There will be continued debate over the politically-fueled discussion on the city’s health care package for employees. There will be needless talk about the council’s discretionary spending.

But, what you might be surprised to hear — as would we if it happened — would be a serious and detailed discussion on the mounting infrastructure disaster the city of Selma is potentially facing.

And, we say potentially, because there has been so little talk about the need for a comprehensive review of the city’s infrastructure that we would be beyond amazed if infrastructure was talked about at all during Tuesday’s meeting.

For far too long, the city of Selma has played a game of infrastructure whack-a-mole; moving from one disaster to another. Today, in addition to missing storm drain covers, what was once a pretty respite on Water Avenue overlooking the Alabama River — Bienville Park — sits in near ruins thanks to a sinkhole.

Work has appeared to be stagnant at the site for days, even after the council moved to approve needed repairs.

There is no argument the city of Selma is an old city, rather it is more politically correct to say Selma is a historic city.
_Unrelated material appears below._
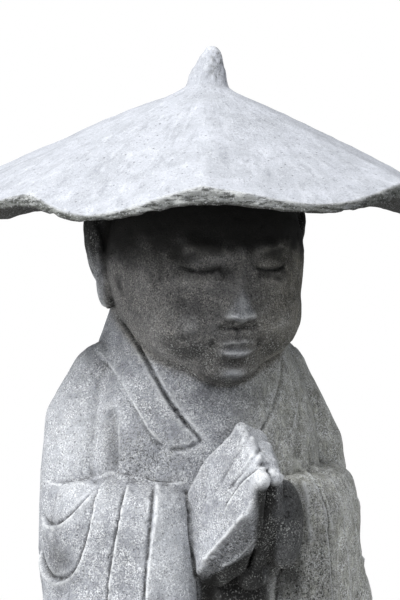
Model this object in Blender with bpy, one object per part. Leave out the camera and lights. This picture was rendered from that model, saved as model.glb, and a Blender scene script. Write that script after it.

In fact, it is a historic city with historic problems.

The infrastructure beneath the city streets, long ignored by previous city administrations, is beginning to show its age. Sidewalks have developed cracks and potholes that have been patched and repatched are in desperate need of fundamental repair.

The problem is not that we have problems. The problem is not that we don’t know of the problems.

We do.

Nor is the main problem the fact the city of Selma does not nearly have enough money to make all the needed repairs.

It doesn’t.

The single largest problem our city faces when it comes to infrastructure is that no one is talking about our infrastructure problems and no one appears to be planning to fix it.

We call on our mayor and our council to begin placing a laser focus on the city’s infrastructure, its streets and its basic services.

Without these fundamental problems solved, our city cannot effectively grow.